/---
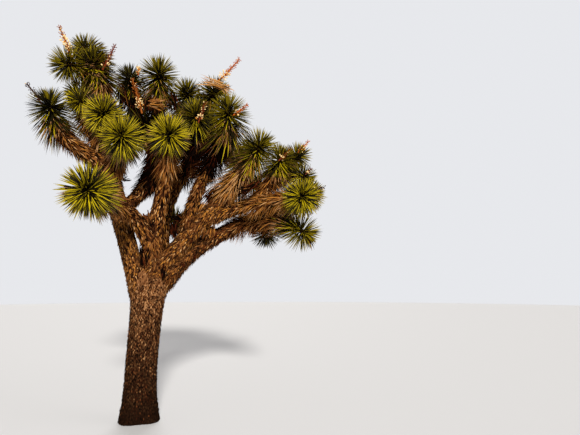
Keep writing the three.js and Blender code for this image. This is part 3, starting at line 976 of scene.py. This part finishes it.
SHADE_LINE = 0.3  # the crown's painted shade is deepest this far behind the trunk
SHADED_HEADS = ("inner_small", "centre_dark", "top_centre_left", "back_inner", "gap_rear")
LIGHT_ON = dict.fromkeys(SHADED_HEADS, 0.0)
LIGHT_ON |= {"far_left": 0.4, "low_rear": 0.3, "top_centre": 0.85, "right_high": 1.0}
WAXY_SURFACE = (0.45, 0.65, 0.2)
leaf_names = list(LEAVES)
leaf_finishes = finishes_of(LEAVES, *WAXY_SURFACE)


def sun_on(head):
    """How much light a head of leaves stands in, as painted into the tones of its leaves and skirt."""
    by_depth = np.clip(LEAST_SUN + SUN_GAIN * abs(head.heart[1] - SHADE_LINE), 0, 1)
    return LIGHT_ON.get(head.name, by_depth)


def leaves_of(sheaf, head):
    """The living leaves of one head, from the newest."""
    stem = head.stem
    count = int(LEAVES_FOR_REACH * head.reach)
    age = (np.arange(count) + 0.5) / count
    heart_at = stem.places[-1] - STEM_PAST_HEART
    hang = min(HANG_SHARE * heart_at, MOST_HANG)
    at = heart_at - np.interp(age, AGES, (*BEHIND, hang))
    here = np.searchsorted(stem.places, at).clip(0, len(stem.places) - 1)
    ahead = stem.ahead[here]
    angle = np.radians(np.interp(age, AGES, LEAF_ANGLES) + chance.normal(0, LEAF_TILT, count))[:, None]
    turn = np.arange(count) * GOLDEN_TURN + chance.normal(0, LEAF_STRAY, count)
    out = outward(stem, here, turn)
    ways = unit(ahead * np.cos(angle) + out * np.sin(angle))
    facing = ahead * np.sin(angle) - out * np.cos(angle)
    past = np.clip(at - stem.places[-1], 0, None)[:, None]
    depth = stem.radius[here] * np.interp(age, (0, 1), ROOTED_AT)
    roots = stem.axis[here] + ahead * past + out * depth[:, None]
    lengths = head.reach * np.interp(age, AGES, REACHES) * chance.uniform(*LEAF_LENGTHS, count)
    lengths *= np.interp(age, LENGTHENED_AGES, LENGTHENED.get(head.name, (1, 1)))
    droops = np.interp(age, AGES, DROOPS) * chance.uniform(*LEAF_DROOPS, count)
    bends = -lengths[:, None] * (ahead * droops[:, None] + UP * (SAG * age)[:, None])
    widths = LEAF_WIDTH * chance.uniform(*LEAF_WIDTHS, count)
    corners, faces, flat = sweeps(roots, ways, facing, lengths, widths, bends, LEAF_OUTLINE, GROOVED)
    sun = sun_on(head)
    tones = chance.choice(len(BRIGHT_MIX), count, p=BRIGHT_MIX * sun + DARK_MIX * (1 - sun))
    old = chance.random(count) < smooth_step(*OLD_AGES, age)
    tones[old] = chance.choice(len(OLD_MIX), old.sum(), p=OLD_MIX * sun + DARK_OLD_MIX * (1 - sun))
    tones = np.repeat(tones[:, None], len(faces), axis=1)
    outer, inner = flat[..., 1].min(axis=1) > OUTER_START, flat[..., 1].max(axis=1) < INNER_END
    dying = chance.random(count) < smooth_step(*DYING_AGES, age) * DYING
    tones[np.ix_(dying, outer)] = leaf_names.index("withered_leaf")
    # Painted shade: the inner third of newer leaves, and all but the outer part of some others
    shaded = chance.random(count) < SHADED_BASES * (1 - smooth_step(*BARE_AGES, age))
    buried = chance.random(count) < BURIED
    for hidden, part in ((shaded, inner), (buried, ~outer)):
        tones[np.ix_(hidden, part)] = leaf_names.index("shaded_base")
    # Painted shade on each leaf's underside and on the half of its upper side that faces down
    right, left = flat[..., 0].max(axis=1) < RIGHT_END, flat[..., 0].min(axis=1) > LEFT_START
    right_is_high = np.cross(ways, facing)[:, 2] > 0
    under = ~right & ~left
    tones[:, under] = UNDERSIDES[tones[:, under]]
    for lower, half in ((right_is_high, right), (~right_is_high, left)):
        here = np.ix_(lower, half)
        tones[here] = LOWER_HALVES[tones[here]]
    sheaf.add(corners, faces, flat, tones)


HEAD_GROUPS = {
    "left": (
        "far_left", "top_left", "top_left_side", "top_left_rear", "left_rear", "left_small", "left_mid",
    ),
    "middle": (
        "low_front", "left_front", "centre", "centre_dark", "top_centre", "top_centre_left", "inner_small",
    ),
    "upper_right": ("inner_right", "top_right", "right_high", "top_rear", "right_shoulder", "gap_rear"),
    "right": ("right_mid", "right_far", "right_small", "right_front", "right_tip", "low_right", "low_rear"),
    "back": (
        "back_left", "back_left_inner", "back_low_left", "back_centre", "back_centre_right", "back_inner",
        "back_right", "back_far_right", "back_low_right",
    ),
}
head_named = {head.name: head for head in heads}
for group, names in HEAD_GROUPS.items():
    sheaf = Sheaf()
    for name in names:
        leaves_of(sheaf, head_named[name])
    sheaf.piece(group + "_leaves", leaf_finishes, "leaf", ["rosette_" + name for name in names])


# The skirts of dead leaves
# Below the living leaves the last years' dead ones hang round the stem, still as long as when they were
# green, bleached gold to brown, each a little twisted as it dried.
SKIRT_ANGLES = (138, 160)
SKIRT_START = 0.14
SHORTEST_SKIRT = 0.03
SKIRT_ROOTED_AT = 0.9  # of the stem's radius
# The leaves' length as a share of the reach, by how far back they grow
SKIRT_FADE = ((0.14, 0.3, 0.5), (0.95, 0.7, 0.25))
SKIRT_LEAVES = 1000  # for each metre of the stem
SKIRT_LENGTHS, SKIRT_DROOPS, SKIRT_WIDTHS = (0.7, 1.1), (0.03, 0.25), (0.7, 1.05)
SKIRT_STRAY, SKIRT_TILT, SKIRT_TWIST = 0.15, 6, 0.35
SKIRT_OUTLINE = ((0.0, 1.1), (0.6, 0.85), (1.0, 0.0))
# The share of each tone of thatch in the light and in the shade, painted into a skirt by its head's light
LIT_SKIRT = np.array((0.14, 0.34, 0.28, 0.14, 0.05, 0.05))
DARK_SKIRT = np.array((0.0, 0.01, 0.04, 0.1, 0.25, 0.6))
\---
Task prompt —
Would you copy out each line exactly as written?

Finished answer —
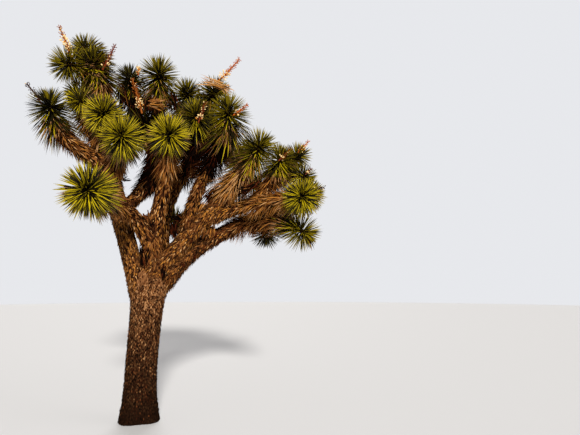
Keep writing the three.js and Blender code for this image. This is part 3, starting at line 976 of scene.py. This part finishes it.
SHADE_LINE = 0.3  # the crown's painted shade is deepest this far behind the trunk
SHADED_HEADS = ("inner_small", "centre_dark", "top_centre_left", "back_inner", "gap_rear")
LIGHT_ON = dict.fromkeys(SHADED_HEADS, 0.0)
LIGHT_ON |= {"far_left": 0.4, "low_rear": 0.3, "top_centre": 0.85, "right_high": 1.0}
WAXY_SURFACE = (0.45, 0.65, 0.2)
leaf_names = list(LEAVES)
leaf_finishes = finishes_of(LEAVES, *WAXY_SURFACE)


def sun_on(head):
    """How much light a head of leaves stands in, as painted into the tones of its leaves and skirt."""
    by_depth = np.clip(LEAST_SUN + SUN_GAIN * abs(head.heart[1] - SHADE_LINE), 0, 1)
    return LIGHT_ON.get(head.name, by_depth)


def leaves_of(sheaf, head):
    """The living leaves of one head, from the newest."""
    stem = head.stem
    count = int(LEAVES_FOR_REACH * head.reach)
    age = (np.arange(count) + 0.5) / count
    heart_at = stem.places[-1] - STEM_PAST_HEART
    hang = min(HANG_SHARE * heart_at, MOST_HANG)
    at = heart_at - np.interp(age, AGES, (*BEHIND, hang))
    here = np.searchsorted(stem.places, at).clip(0, len(stem.places) - 1)
    ahead = stem.ahead[here]
    angle = np.radians(np.interp(age, AGES, LEAF_ANGLES) + chance.normal(0, LEAF_TILT, count))[:, None]
    turn = np.arange(count) * GOLDEN_TURN + chance.normal(0, LEAF_STRAY, count)
    out = outward(stem, here, turn)
    ways = unit(ahead * np.cos(angle) + out * np.sin(angle))
    facing = ahead * np.sin(angle) - out * np.cos(angle)
    past = np.clip(at - stem.places[-1], 0, None)[:, None]
    depth = stem.radius[here] * np.interp(age, (0, 1), ROOTED_AT)
    roots = stem.axis[here] + ahead * past + out * depth[:, None]
    lengths = head.reach * np.interp(age, AGES, REACHES) * chance.uniform(*LEAF_LENGTHS, count)
    lengths *= np.interp(age, LENGTHENED_AGES, LENGTHENED.get(head.name, (1, 1)))
    droops = np.interp(age, AGES, DROOPS) * chance.uniform(*LEAF_DROOPS, count)
    bends = -lengths[:, None] * (ahead * droops[:, None] + UP * (SAG * age)[:, None])
    widths = LEAF_WIDTH * chance.uniform(*LEAF_WIDTHS, count)
    corners, faces, flat = sweeps(roots, ways, facing, lengths, widths, bends, LEAF_OUTLINE, GROOVED)
    sun = sun_on(head)
    tones = chance.choice(len(BRIGHT_MIX), count, p=BRIGHT_MIX * sun + DARK_MIX * (1 - sun))
    old = chance.random(count) < smooth_step(*OLD_AGES, age)
    tones[old] = chance.choice(len(OLD_MIX), old.sum(), p=OLD_MIX * sun + DARK_OLD_MIX * (1 - sun))
    tones = np.repeat(tones[:, None], len(faces), axis=1)
    outer, inner = flat[..., 1].min(axis=1) > OUTER_START, flat[..., 1].max(axis=1) < INNER_END
    dying = chance.random(count) < smooth_step(*DYING_AGES, age) * DYING
    tones[np.ix_(dying, outer)] = leaf_names.index("withered_leaf")
    # Painted shade: the inner third of newer leaves, and all but the outer part of some others
    shaded = chance.random(count) < SHADED_BASES * (1 - smooth_step(*BARE_AGES, age))
    buried = chance.random(count) < BURIED
    for hidden, part in ((shaded, inner), (buried, ~outer)):
        tones[np.ix_(hidden, part)] = leaf_names.index("shaded_base")
    # Painted shade on each leaf's underside and on the half of its upper side that faces down
    right, left = flat[..., 0].max(axis=1) < RIGHT_END, flat[..., 0].min(axis=1) > LEFT_START
    right_is_high = np.cross(ways, facing)[:, 2] > 0
    under = ~right & ~left
    tones[:, under] = UNDERSIDES[tones[:, under]]
    for lower, half in ((right_is_high, right), (~right_is_high, left)):
        here = np.ix_(lower, half)
        tones[here] = LOWER_HALVES[tones[here]]
    sheaf.add(corners, faces, flat, tones)


HEAD_GROUPS = {
    "left": (
        "far_left", "top_left", "top_left_side", "top_left_rear", "left_rear", "left_small", "left_mid",
    ),
    "middle": (
        "low_front", "left_front", "centre", "centre_dark", "top_centre", "top_centre_left", "inner_small",
    ),
    "upper_right": ("inner_right", "top_right", "right_high", "top_rear", "right_shoulder", "gap_rear"),
    "right": ("right_mid", "right_far", "right_small", "right_front", "right_tip", "low_right", "low_rear"),
    "back": (
        "back_left", "back_left_inner", "back_low_left", "back_centre", "back_centre_right", "back_inner",
        "back_right", "back_far_right", "back_low_right",
    ),
}
head_named = {head.name: head for head in heads}
for group, names in HEAD_GROUPS.items():
    sheaf = Sheaf()
    for name in names:
        leaves_of(sheaf, head_named[name])
    sheaf.piece(group + "_leaves", leaf_finishes, "leaf", ["rosette_" + name for name in names])


# The skirts of dead leaves
# Below the living leaves the last years' dead ones hang round the stem, still as long as when they were
# green, bleached gold to brown, each a little twisted as it dried.
SKIRT_ANGLES = (138, 160)
SKIRT_START = 0.14
SHORTEST_SKIRT = 0.03
SKIRT_ROOTED_AT = 0.9  # of the stem's radius
# The leaves' length as a share of the reach, by how far back they grow
SKIRT_FADE = ((0.14, 0.3, 0.5), (0.95, 0.7, 0.25))
SKIRT_LEAVES = 1000  # for each metre of the stem
SKIRT_LENGTHS, SKIRT_DROOPS, SKIRT_WIDTHS = (0.7, 1.1), (0.03, 0.25), (0.7, 1.05)
SKIRT_STRAY, SKIRT_TILT, SKIRT_TWIST = 0.15, 6, 0.35
SKIRT_OUTLINE = ((0.0, 1.1), (0.6, 0.85), (1.0, 0.0))
# The share of each tone of thatch in the light and in the shade, painted into a skirt by its head's light
LIT_SKIRT = np.array((0.14, 0.34, 0.28, 0.14, 0.05, 0.05))
DARK_SKIRT = np.array((0.0, 0.01, 0.04, 0.1, 0.25, 0.6))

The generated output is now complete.